*Problem statement*
Answer with one number only: the number of lines that include the word "points".

*Source data*
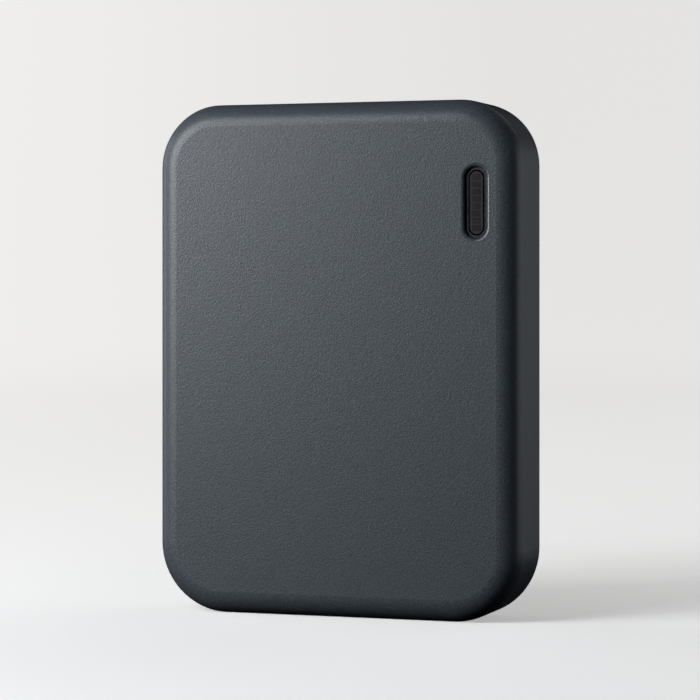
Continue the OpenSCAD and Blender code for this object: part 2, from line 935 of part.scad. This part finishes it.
// Places children at the edge contacts, which leave room for the key
module at_leads() {
    for (i = [-lead_count : lead_count])
        if (abs(i * lead_pitch - key_x) > key_w / 2 + key_gap + lead_w / 2)
            translate([module_x + i * lead_pitch, 0, 0])
                children();
}

module socket_leads() {
    color(gold)
        stand()
            at_leads()
                translate([-lead_w / 2, socket_back - lead_l, board_z])
                    cube([lead_w, lead_l, lead_t]);
}

module module_board() {
    key_slot = key_w + 2 * key_gap;
    color(board_green)
        stand()
            translate([module_x, module_y, module_back_z])
                linear_extrude(module_t)
                    difference() {
                        translate([-module_w / 2, 0])
                            square([module_w, module_l]);
                        translate([key_x - key_slot / 2, -cut])
                            square([key_slot, socket_reach + key_gap + cut]);
                        translate([0, module_l])
                            circle(r = notch_r);
                    }
}

module module_contacts() {
    color(gold)
        stand()
            at_leads()
                translate([-lead_w / 2, module_y, module_z])
                    cube([lead_w, finger_l, finger_t]);
}

// Post under the module's free end, with a neck that fills the notch and a threaded hole
module module_post() {
    neck = module_t - notch_gap;
    color(brass)
        stand()
            translate([module_x, module_end, board_z])
                difference() {
                    union() {
                        cylinder(h = module_lift, d = post_d);
                        cylinder(h = module_lift + neck, r = notch_r - notch_gap);
                    }
                    cylinder(h = body_t, d = module_screw_d + 2 * pilot_gap, $fn = 32);
                }
}

module module_screw() {
    shank = module_lift + module_t - tip_gap;
    color(steel)
        stand()
            translate([module_x, module_end, module_z])
                difference() {
                    union() {
                        cylinder(h = module_head_h, d = module_head_d);
                        translate([0, 0, -shank])
                            cylinder(h = shank, d = module_screw_d, $fn = 32);
                    }
                    translate([0, 0, module_head_h])
                        cross(module_head_d * cross_span, module_head_h / 2);
                }
}

module controller_chip() {
    color(chip_black)
        stand()
            translate([controller_x, row_1, module_z])
                chip(controller_l, controller_l, chip_t);
}

module memory_chip() {
    color(chip_black)
        stand()
            translate([memory_x, row_1, module_z])
                chip(memory_w, controller_l, chip_t);
}

module flash_chip_1() {
    color(chip_black)
        stand()
            translate([module_x, row_2, module_z])
                chip(flash_w, flash_l, chip_t);
}

module flash_chip_2() {
    color(chip_black)
        stand()
            translate([module_x, row_3, module_z])
                chip(flash_w, flash_l, chip_t);
}

module module_capacitors() {
    color(ceramic_tan)
        stand()
            for (x = [-1, 1], y = [-1, 0, 1])
                translate([
                    module_x + x * (flash_w / 2 + chip_space + small_w / 2),
                    row_2 + flash_l / 2 + y * (small_l + chip_space),
                    module_z
                ])
                    rotate([0, 0, 90])
                        small_part(cap_h);
}

module chip_pad() {
    color(pad_blue)
        stand()
            translate([module_x - pad_w / 2, chips_y, chip_z])
                cube([pad_w, pad_end - chips_y, pad_t]);
}

// Section of the heat spreader across the drive: a flat sheet with both edges folded back
module spreader_section(w) {
    bend = fold_r + spreader_t;
    translate([bend, flange_h - spreader_t])
        square([w - 2 * bend, spreader_t]);
    for (side = [0, 1])
        translate([side * w, 0])
            mirror([side, 0]) {
                square([spreader_t, flange_h - bend]);
                translate([bend, flange_h - bend])
                    intersection() {
                        difference() {
                            circle(r = bend, $fn = 32);
                            circle(r = fold_r, $fn = 32);
                        }
                        translate([-bend, 0])
                            square(bend);
                    }
            }
}

module heat_spreader() {
    w = spreader_right - spreader_left;
    l = spreader_high - spreader_low;
    color(aluminium)
        stand()
            difference() {
                translate([spreader_left, spreader_high, spreader_top_z - flange_h])
                    rotate([90, 0, 0])
                        linear_extrude(l) spreader_section(w);
                at_stakes()
                    cylinder(h = body_t, d = stake_d + 2 * stake_gap, $fn = 32);
            }
}

front_cover();
rear_shell();
port_shell();
port_insert();
port_contacts();
port_base();
port_seal();
main_board();
board_screws();
bridge_chip();
bridge_pad();
power_chip();
inductors();
crystal();
boot_chip();
capacitors();
resistors();
module_socket();
socket_leads();
module_board();
module_contacts();
module_post();
module_screw();
controller_chip();
memory_chip();
flash_chip_1();
flash_chip_2();
module_capacitors();
chip_pad();
heat_spreader();
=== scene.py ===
"""Looks for a pocket-size external solid state drive that stands on its short edge.

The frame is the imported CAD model, in metres: X across, Z up, the grained face towards -Y.
Lengths typed here are in millimetres and pass through mm() on their way to Blender, and those
taken from the frame are in metres. Angles are in degrees.
"""
import json
import math

import bmesh
import bpy
from mathutils import Matrix, Vector


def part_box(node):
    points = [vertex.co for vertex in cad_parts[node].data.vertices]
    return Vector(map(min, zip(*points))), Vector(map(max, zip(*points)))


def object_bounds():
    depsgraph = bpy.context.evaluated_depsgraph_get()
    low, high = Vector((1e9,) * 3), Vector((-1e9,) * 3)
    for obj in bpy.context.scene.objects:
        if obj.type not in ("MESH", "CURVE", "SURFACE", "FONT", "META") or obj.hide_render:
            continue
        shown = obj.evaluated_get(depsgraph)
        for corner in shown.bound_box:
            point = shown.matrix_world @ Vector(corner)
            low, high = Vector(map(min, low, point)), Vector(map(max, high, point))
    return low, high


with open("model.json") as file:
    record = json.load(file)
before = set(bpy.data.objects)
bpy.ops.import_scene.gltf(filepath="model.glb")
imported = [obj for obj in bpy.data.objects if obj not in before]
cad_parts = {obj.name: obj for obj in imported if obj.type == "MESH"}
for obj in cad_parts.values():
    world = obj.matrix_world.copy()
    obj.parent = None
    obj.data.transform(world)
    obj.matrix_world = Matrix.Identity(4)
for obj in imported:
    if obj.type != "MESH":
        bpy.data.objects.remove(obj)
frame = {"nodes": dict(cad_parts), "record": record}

CAD_BOX = [list(corner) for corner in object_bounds()]
FACE_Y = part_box("front_cover")[0][1]

# Camera, fitted to the outline in the photograph: level, with the horizon above the middle. The
# horizon's rise and the photograph's size are in pixels.
CAMERA_TURN = 19.05
CAMERA_DISTANCE = 338.3
CAMERA_SIDE = 2.18
CAMERA_HEIGHT = 42.25
LENS = 136.4
HORIZON_RISE = 62.5
PHOTO_SIZE = 700
CAMERA_RANGE = (10, 10000)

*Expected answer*
2